Domestic PC manufacturers including NEC., Fujitsu and Toshiba unveiled new models this week for winter shopping season. Despite a growing debate over the end of PC era, Japanese companies are hanging their hat on Windows 8 in hopes it will fuel growth in an increasingly saturated market.
Fujitsu has unveiled a series of consumer tablets called Arrows Tab. Just 9.9-mm thick, Fujitsu claims it to be “the world’s thinnest” Windows 8 tablet, equipped with such features as water resistance and an eye-tracking sensor. The eye-tracking feature enables an interface that’s getting a lot of attention here: Users can scroll the screen in all four directions by simply moving their eyes. The machine will sell for 100,000 yen ($1,263).
M'soft would run a big risk getting an early black eye on Surface from sophisticated Japan consumers turning their noses down at a device that has good quality but sells in part by being a cheaper alternative to an iPad or a tablet from local giants like Toshiba and Sony.
Better strategy for M'soft is to build demand in more cost sensitive markets and see if it can build envy-demand in Japan.
It will be interesting to watch how this plays out!
Junko, look at the bottom of the first page of your article. The comma is indeed off one place.

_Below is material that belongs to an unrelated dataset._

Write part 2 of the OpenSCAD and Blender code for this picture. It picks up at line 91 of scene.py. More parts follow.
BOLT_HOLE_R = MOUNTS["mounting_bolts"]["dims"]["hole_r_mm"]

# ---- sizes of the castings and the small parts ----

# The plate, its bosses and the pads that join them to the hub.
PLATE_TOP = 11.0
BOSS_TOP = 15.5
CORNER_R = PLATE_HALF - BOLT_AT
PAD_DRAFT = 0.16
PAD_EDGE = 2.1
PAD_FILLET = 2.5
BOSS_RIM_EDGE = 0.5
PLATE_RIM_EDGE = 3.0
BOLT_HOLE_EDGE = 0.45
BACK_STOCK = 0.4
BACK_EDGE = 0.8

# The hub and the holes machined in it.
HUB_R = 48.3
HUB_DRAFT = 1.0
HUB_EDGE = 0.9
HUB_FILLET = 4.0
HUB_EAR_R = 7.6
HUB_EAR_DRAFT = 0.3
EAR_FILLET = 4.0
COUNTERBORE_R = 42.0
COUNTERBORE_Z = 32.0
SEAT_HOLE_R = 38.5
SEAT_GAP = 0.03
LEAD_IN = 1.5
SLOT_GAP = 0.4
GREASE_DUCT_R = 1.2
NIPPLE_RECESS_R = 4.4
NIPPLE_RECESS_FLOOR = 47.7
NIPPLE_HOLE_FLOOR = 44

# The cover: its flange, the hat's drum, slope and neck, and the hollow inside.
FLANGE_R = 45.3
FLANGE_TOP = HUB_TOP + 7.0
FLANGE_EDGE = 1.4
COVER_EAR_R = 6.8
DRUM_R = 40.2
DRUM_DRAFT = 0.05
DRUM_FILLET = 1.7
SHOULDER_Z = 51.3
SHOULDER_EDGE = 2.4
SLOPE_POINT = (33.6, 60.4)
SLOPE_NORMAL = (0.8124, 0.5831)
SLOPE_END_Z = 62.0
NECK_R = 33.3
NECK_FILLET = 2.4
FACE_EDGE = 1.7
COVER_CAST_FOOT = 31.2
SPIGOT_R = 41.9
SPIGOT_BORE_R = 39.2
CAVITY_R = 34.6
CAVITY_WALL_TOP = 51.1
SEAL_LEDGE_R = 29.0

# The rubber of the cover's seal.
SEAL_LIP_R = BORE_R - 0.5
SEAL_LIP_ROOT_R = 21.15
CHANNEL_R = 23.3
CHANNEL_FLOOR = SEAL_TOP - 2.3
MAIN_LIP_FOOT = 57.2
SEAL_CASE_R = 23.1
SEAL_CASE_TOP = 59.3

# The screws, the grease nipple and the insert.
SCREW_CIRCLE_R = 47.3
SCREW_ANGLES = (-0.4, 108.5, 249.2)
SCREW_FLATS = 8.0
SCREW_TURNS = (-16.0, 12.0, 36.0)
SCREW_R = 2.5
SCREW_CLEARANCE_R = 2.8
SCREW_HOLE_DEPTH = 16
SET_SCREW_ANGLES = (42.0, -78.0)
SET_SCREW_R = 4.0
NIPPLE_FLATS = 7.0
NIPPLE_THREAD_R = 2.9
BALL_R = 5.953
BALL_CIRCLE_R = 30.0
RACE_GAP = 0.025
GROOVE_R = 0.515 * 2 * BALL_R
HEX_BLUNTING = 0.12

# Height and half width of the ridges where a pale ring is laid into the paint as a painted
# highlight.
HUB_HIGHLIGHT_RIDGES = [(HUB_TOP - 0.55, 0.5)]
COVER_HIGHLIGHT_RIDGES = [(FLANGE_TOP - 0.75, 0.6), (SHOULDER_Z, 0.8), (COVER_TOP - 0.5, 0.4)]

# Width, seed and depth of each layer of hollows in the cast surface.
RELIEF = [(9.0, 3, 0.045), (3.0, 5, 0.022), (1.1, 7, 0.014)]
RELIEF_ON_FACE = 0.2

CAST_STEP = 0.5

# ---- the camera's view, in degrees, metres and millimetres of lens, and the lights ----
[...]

I find these new type of tablets to have gobs of potential. Hard to imagine that they would flop. Even if Win8 itself doesn't appeal to everyone, at least in its initial Service Pack 0.
Yes, 10,000 yen = $126. The comma is NOT wrong.
These Japanese PC/tablets mentioned in the article, except for Fujitsu' Arrow Tab, have been developed as a new generation of notebook PC that can be also used as a tablet.
Indeed, the pricing seems very high; but they are priced for the Japanese domestic market, and the current yen-U.S. dollar exchange rate wouldn't help, either.